▶ SET PROBLEM: The required output is the exact run of lines from the line containing "Continue the OpenSCAD" to the line containing "head: casting, face", inclusive, and nothing besides.

+++ RECORDS FOR PROCESSING

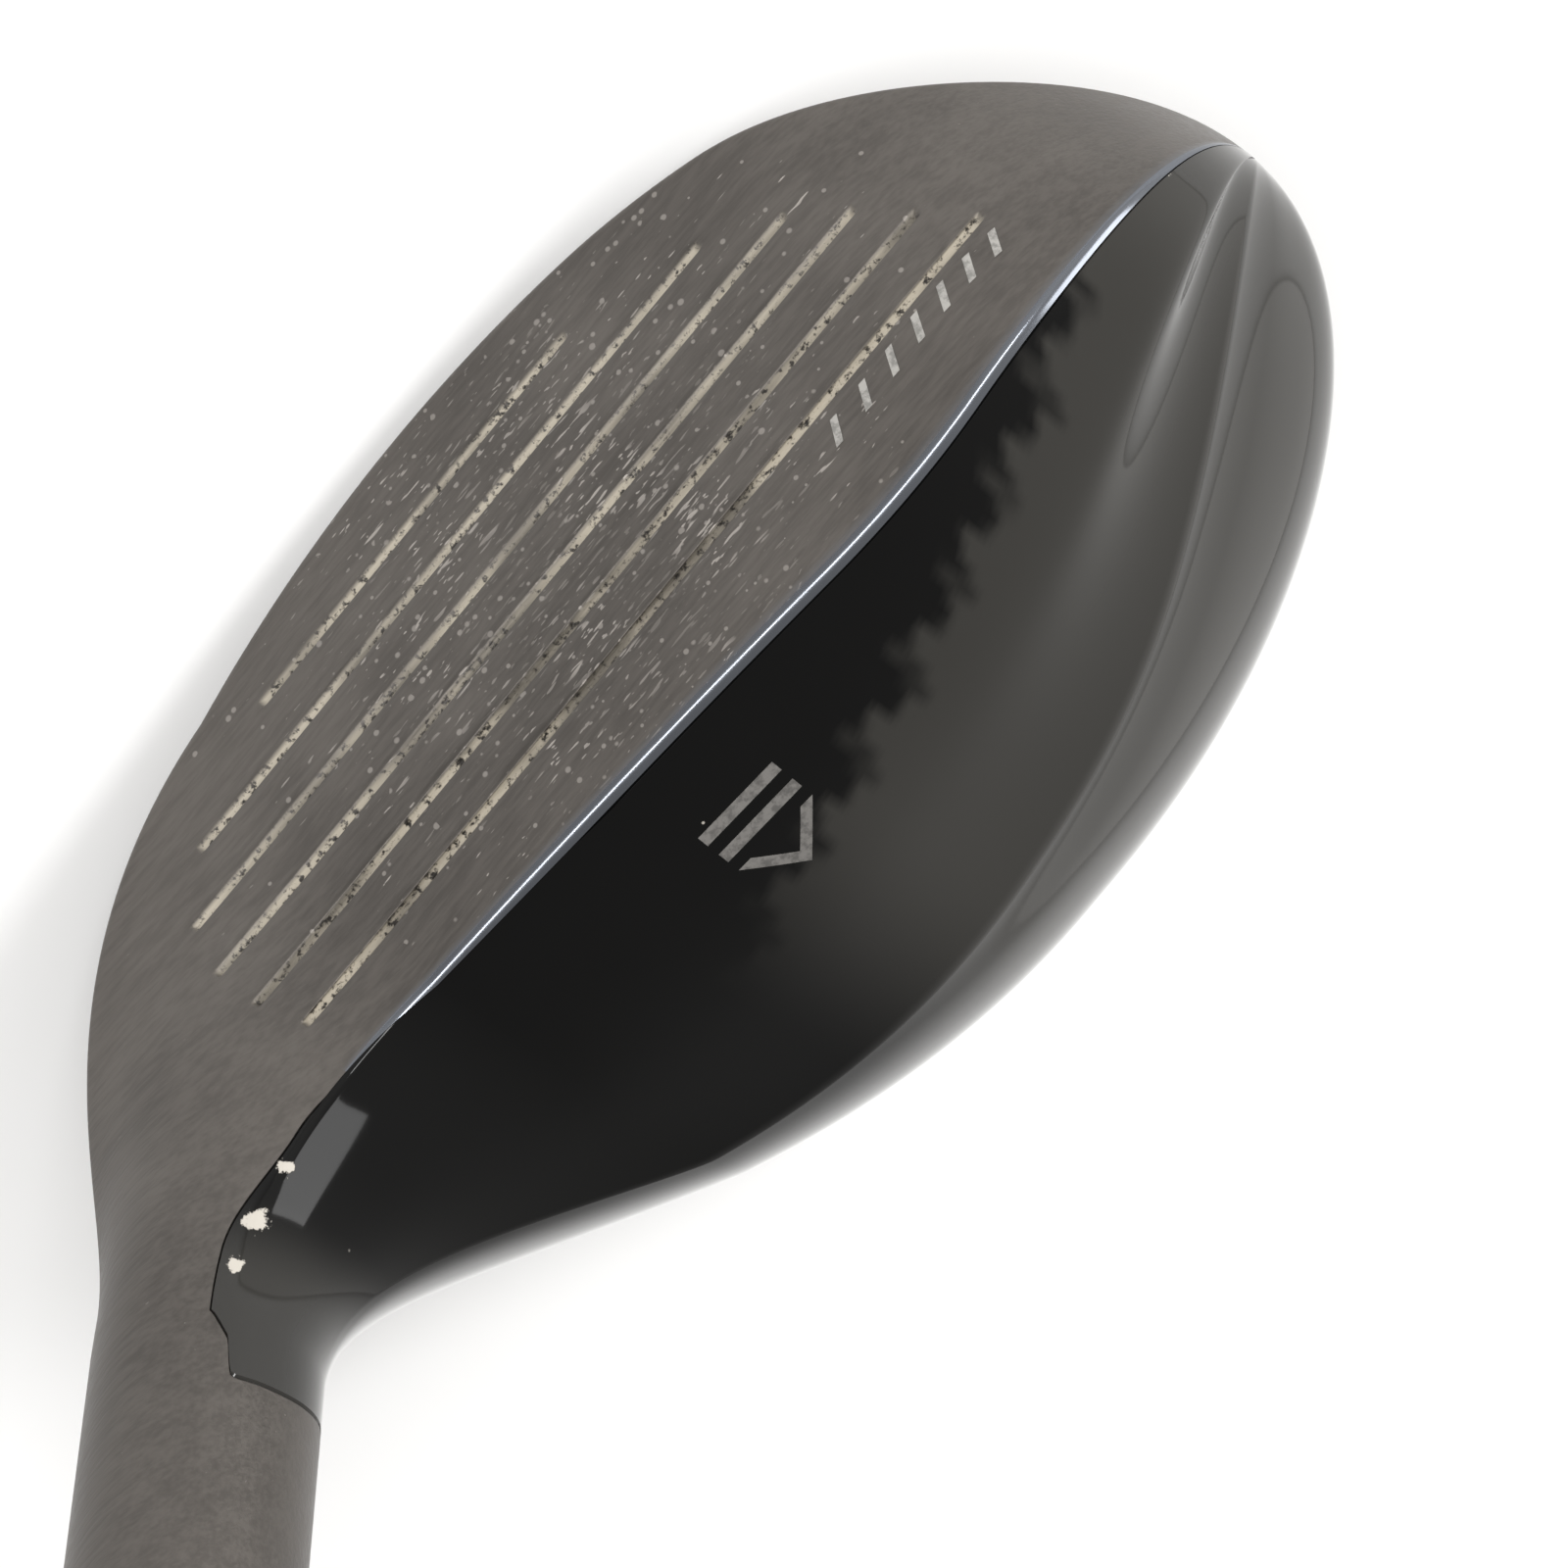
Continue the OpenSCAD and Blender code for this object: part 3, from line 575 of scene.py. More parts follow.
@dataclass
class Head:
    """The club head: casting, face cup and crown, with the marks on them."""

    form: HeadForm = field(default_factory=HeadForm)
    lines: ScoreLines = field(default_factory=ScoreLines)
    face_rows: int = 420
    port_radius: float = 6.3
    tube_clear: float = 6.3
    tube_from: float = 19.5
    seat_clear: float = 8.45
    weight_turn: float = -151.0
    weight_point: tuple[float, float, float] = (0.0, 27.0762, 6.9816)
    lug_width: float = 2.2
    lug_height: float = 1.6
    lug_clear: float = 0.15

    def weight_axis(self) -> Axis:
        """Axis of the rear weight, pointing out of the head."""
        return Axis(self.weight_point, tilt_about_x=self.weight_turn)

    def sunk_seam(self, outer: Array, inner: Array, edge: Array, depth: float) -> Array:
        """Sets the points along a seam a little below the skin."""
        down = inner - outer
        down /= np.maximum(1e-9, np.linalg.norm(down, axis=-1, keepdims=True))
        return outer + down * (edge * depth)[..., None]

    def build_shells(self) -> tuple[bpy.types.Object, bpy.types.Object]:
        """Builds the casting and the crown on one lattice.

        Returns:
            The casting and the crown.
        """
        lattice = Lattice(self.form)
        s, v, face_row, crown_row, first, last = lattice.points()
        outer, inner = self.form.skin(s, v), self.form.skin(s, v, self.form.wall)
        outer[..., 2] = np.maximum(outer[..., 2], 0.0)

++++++
+++ RECORDS FOR PROCESSING

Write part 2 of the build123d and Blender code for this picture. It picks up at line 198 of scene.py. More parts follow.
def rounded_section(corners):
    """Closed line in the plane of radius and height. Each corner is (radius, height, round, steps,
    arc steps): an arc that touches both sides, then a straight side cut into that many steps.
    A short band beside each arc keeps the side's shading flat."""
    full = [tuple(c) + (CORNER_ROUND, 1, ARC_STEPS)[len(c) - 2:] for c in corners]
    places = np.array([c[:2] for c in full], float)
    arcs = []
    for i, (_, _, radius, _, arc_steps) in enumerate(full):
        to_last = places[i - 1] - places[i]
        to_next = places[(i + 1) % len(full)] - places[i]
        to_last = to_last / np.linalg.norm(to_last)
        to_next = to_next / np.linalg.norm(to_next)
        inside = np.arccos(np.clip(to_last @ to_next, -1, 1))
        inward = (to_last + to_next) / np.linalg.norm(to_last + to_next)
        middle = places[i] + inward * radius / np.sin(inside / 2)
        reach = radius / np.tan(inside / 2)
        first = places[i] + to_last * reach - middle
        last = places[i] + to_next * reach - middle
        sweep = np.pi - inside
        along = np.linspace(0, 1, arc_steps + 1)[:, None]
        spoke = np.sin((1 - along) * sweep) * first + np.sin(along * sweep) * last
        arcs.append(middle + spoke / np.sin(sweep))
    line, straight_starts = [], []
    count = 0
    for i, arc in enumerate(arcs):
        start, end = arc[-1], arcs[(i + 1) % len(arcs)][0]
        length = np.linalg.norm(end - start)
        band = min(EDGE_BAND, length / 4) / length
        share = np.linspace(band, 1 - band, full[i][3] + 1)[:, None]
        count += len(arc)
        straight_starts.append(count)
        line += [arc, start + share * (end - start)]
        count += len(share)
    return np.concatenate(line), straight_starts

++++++
+++ RECORDS FOR PROCESSING

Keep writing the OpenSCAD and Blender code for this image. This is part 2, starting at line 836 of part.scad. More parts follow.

++++++

▶ ANSWER:
Continue the OpenSCAD and Blender code for this object: part 3, from line 575 of scene.py. More parts follow.
@dataclass
class Head:
    """The club head: casting, face cup and crown, with the marks on them."""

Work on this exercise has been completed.